Today’s challenge: a data thief manual for honest scientists (Part 2 of 2)
1 - Introduction
Last time we showed you how to scrape data from www.MovieBodyCounts.com. Today, we will finish what we started by retrieving additional information from www.imdb.com. In particular, we will attempt to recover the following pieces of information for each of the movies we collected last time: MPAA rating, genre(s), director(s), duration in minutes, IMDb rating and full cast. We will detail the different steps of the process and provide for each step the corresponding code (red boxes for R, green boxes for Python). You will also find the entire codes at the end of this document.
If you think there’s a better way to code this in either language, leave a pull request on our GitHub repository or leave a note with suggestions in the comments below.
2 - Step by step process
First things first, let’s set up our working environment by loading some necessary libraries.
Randy is lucky today. Someone else has already written a package (‘IMDbPY’) to scrape data from IMDb. Unfortunately for me, R users are too busy working with serious data sets to take the time to write such a package for my favorite data processing language. Hadley Wickham has included a ‘movie’ data set in the ggplot2 package that contains some of the information stored on IMDb, but some of the pieces we need for today’s challenge are missing.
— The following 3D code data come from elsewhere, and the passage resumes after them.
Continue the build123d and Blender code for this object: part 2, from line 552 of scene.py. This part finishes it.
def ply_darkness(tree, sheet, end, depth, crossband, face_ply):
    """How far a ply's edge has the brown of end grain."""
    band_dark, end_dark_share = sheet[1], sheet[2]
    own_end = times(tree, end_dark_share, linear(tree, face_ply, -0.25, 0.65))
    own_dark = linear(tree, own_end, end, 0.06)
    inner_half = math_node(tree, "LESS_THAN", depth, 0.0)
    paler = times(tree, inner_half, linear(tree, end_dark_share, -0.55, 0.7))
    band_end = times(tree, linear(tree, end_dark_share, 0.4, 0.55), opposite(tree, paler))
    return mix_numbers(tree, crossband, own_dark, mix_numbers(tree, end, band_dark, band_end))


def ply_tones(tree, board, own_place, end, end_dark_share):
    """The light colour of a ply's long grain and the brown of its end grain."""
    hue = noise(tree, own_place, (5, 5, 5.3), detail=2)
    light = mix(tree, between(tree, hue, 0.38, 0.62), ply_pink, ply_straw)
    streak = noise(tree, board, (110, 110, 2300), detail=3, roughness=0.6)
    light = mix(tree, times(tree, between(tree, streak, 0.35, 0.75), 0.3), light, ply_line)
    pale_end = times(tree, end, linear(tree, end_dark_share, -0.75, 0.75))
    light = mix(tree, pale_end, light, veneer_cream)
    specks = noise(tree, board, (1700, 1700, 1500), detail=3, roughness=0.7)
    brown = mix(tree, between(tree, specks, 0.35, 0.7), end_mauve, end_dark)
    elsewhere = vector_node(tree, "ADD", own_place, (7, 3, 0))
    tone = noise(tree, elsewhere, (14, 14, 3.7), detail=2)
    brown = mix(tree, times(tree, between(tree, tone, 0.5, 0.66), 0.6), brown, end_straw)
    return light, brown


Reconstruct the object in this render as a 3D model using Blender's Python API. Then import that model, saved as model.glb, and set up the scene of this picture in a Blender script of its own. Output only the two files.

Since I am not easily discouraged, I decided to write my own IMDb scraping function (see below). It is not as sophisticated as the Python package Randy is using today, but it does the job until someone else decides to write a more complete R/IMDb package. As you will see, I am using the same scraping technique (XPath) as the one I used in the first part of the challenge.
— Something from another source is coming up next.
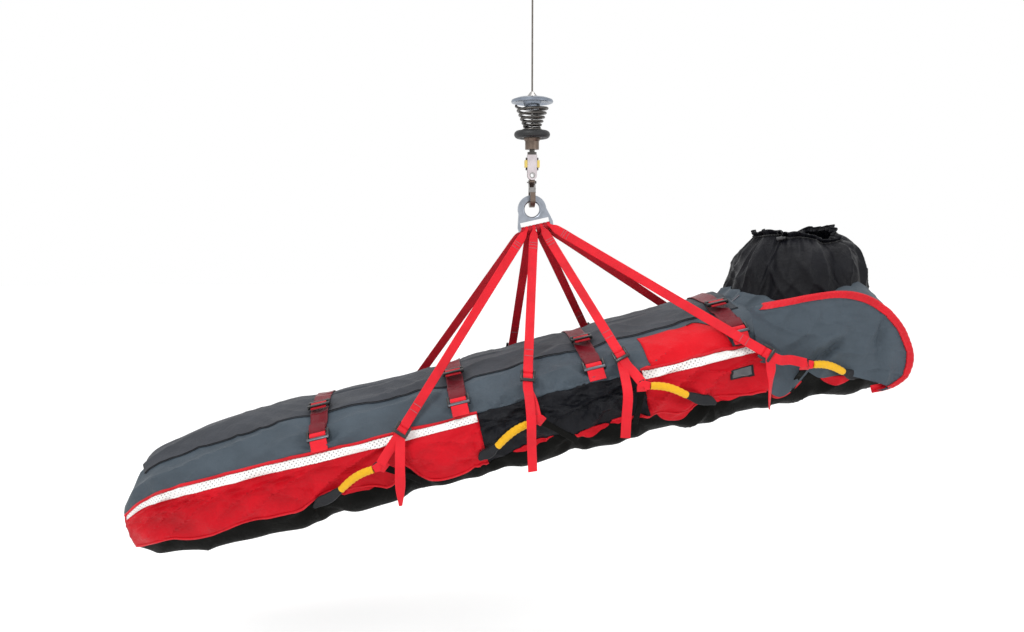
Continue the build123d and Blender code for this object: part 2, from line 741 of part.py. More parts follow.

Randy and I now have a working IMDb scraper. We can start collecting and organizing the data that we need.
First, let’s load the data we collected last time.
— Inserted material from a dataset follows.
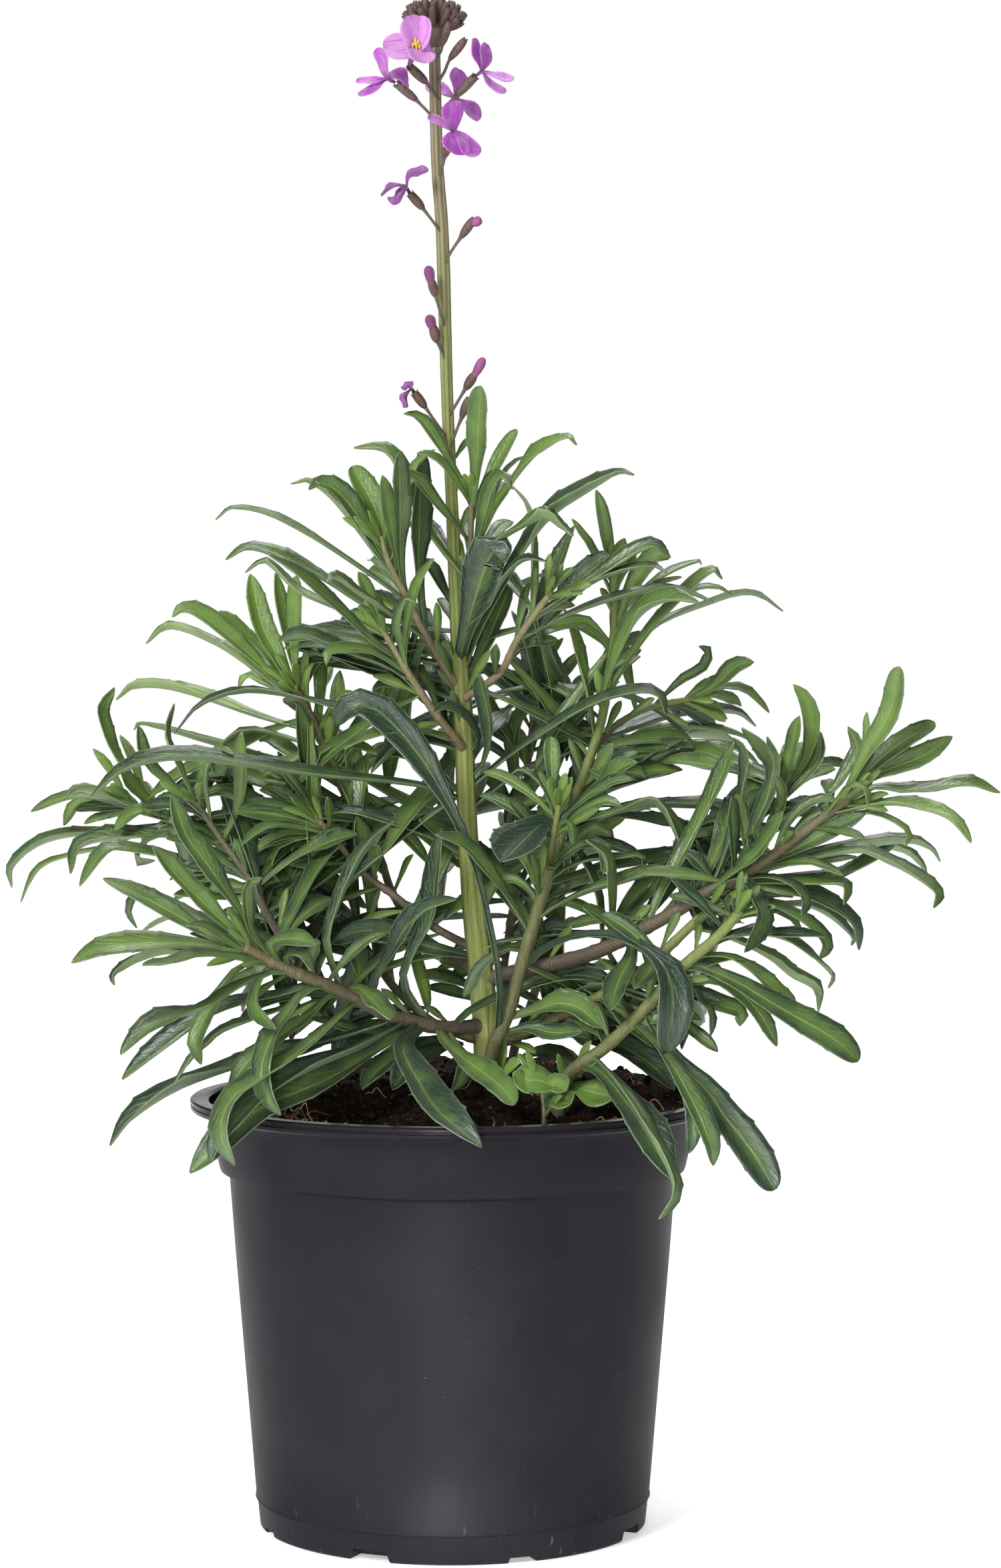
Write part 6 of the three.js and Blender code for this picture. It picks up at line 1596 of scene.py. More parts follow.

Then, we will extract the movie IMDb ID from the IMDb URL we collected last week. It’s easy, it’s the only number in the URL.
Now that this is done, we will simply let the IMDb scraper collect the data we want and we will append it to the data from the first part of the challenge.
And finally, all what is left to do is to save the complete data set into a .csv file and close the script.
That’s it! You should now have a .csv file somewhere on your computer containing all the information we just scraped in both parts of this challenge.
Sorry it took us so long to complete this part, but beginnings of semesters are always very busy times at the university.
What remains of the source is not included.